There are certain things you realise about companies once you join their user groups. With Dell, it was their complete lack of responsibility. My laptop was always overheating because of a design flaw. They failed to issue a recall and I was stuck with it and it died a few weeks ago with barely enough hours on its clock to justify the initial outlay. Plus they had incorporated technology into their power supplies so you always had to use an 'official' power supply, which I always think is a bit of a shoddy trick. I won't buy Dell again. It's a shame but the thinking of some corporate types goes beyond logic when they choose some short term gain over the loyalty of very long time Dell owner. It's the same thinking, I suppose, which made them move the Dell technical support to India. It says something about any company when they choose to save money instead of providing proper support to their user base.

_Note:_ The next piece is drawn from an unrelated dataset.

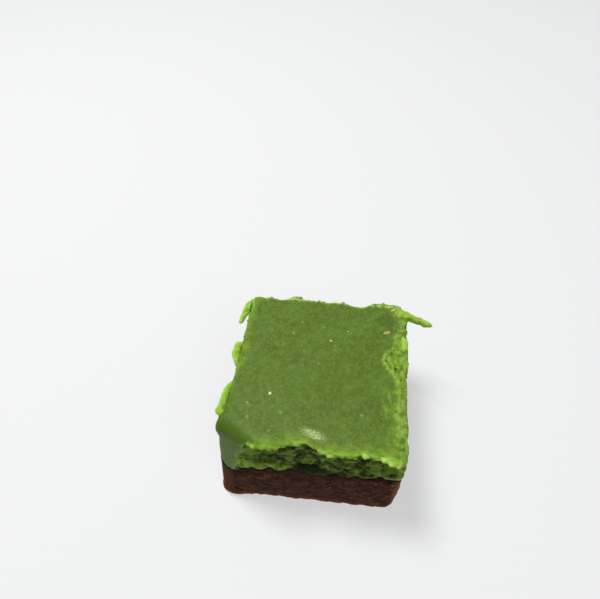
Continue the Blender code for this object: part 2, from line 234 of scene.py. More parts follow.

The thing you realise being a Samsung user is that the company seems to have the attention span of a gnat. The Samsung Note 2014 Edition is a truly great tablet but, once the product was out the door, Samsung moved on to something new. Firmware updates have been sporadic and they have completely ignored the plethora of people complaining about the Bluetooth issues that affect the tablet. Simply: it's impossible to get the 2014 Note 10.1 inch table to work with a Bluetooth keyboard. There are hundreds of pages on the web detailing the problem. Connecting to the keyboard is simple. In my case, I'm using an Apple Bluetooth keyboard, which is one of the better keyboards out there. I can type on it and the tablet captures my input. But after ten seconds, it drops the connection and I have to wait another ten seconds before it connects again. I then have about ten seconds of typing before it disconnects again... Ad nauseam.. After nearly two years, there are still no fixes.
Since my main activity is writing, the Note has been a huge disappointment. I can't type using the screen. My fingers are simply too big and I want to type quicker than the touch screen allows. It's not enough to turn me off Samsung products entirely but I'd be cautious about buying another.
Friends I know swear by Apple and though I've always scoffed a little, I can see why their loyalty lasts. I've never had such luck finding a company to whom I've been entirely loyal. Apple were about the best but I could never live with their restrictions. I wanted access to SD cards and operating systems. I want control over the devices I own and I don't want to pay the earth for beautiful hardware that's locked to me. I don't know where I'll turn next or even when I'll have a chance to move on to new hardware. Perhaps I'll go back to paper and ink and I'll grow a beard in the style of Henry David Thoreau, retire from the electronic world to live in a cabin. Sometimes it feels like it would make a lot more sense, instead of wasting my days making podcasts that only three people listen to and writing words largely ignored by the multitude only passing through in order to read the last news about Kate Emms.